A rischio, spiegano i mitilicoltori, quasi il 60% della produzione. A questo si aggiunge anche l’importazione di novellame che viene poi impiantato nei mari tarantini, trasformando i prodotti di importazione in cozze tarantine, una scelta che va in concorrenza coi mitilicoltori locali. L’unico modo per conoscere l’entità dell’importazione è rivolgersi ai porti pugliesi, i quali però non hanno dati relativi all’importazione di mitili, perché i controlli sono affidati alle Asl e quindi al Ministero della Salute, il quale conferma che cinquemila tonnellate (per la precisione 5.105.034 unità, ovvero chili) sono stati importate in diciotto mesi, divisi in 487 partite. Più di dieci tonnellate a partita. I carichi sono poi stati smistati nei territori in cui sono competenti le Asl di Foggia, Taranto e Lecce. 
Di questa quantità non è possibile sapere quante cozze davvero siano state impiantate a Taranto, ma il dato deve far riflettere in rapporto invece alle tremila tonnellate di cozze che i mitilicoltori tarantini hanno impiantato nello specchio del Mar Grande concesso in maniera straordinaria dal Comune, una superficie di nove ettari. Nel corso dello stesso periodo il Ministero della Salute ha registrato l’ingresso, nei porti pugliesi, di oltre settemila tonnellate di cozze destinate direttamente al consumo umano (quindi in totale 12mila tonnellate), con destinazione tutta la Puglia. Il già fragile sistema di produzione della cozza tarantina deve fare i conti con una importazione massiccia di prodotto proveniente dagli altri stati membri dell’Unione Europea. Un problema denunciato dai mitilicoltori, in particolare da Confcommercio, che indica proprio in questo fenomeno il principale problema del settore.
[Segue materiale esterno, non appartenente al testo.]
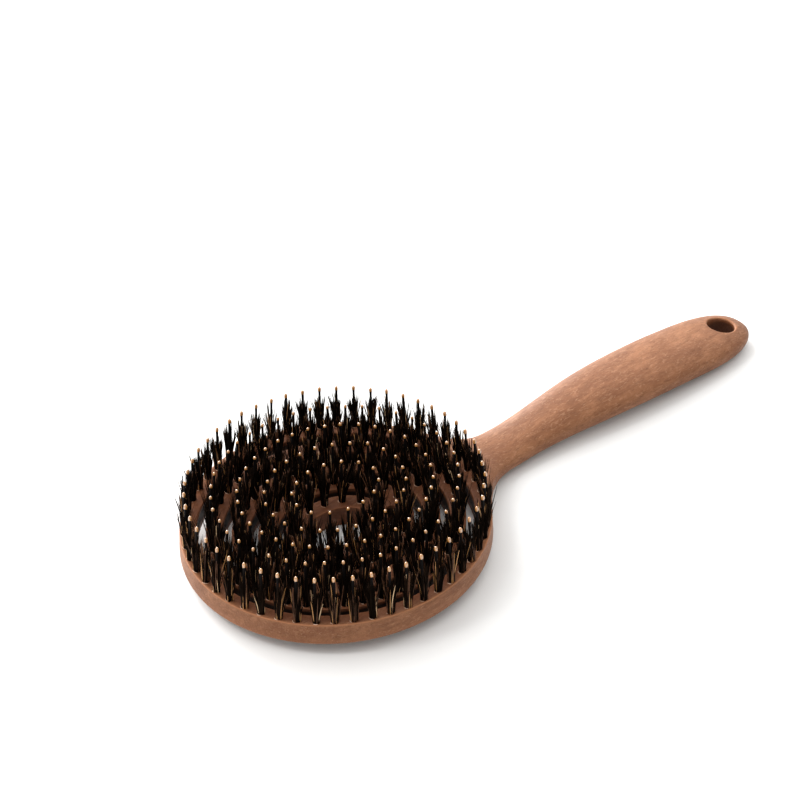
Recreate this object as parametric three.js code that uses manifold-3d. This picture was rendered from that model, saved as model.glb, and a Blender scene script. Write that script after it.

Eppure le importazioni riguardano una fase successiva della filiera, la cui ricaduta negativa riguarda la produzione locale anche dal punto di vista di sopravvivenza del novellame, considerando che la forte sovrappopolazione nel secondo seno del Mar Piccolo provoca una rallentamento della crescita delle cozze, quindi un ritardo nella maturazione, che arriva ai mesi estivi dove l’acqua, secondo i dati Arpa, è arrivata a toccare punte di quasi 32°. La cozza non sopravvive a temperature oltre il 28°. Il problema dell’importazione, che sia o meno selvaggia, è già stato posto all’attenzione dell’assessore regionale all’Agricoltura, Donato Pentassuglia, il quale commentava così, a inizio settembre: «Dobbiamo puntare a utilizzare Mar Grande, ma dobbiamo lavorare sulla certificazione della filiera, perché se l’Europa permette l’impianto delle cozze prodotte altrove, noi dobbiamo essere in grado di tracciare il prodotto e comunicarlo ai consumatori, che devono sapere se mangiano cozze prodotte a Taranto o cozze prodotte in Grecia e commercializzate a Taranto».
Le associazioni di categoria, Agci Pesca, guidata da Emilio Palumbo, Agri Pesca Taranto, guidata da Cosimo D’Andria, e Lega Pesca Taranto guidata da Cosimo Bisignano, avevano allertato la Regione: «Partiamo da un fatto: la mitilicoltura tarantina ha subito, negli ultimissimi mesi, una perdita della produzione che si aggira attorno al settanta o ottanta percento.

Ciò a causa delle alte temperature che hanno determinato la moria dei molluschi coltivati in Mar Piccolo. Da qui l’esigenza di chiedere all’assessore regionale all’Agricoltura, Donato Pentassuglia, un intervento che consenta di rimpolpare le risorse previste per sostenere il settore, rifinanziando dunque la legge regionale n.1 del 2016, che prevede duecentomila euro euro da spalmare su tutta la regione».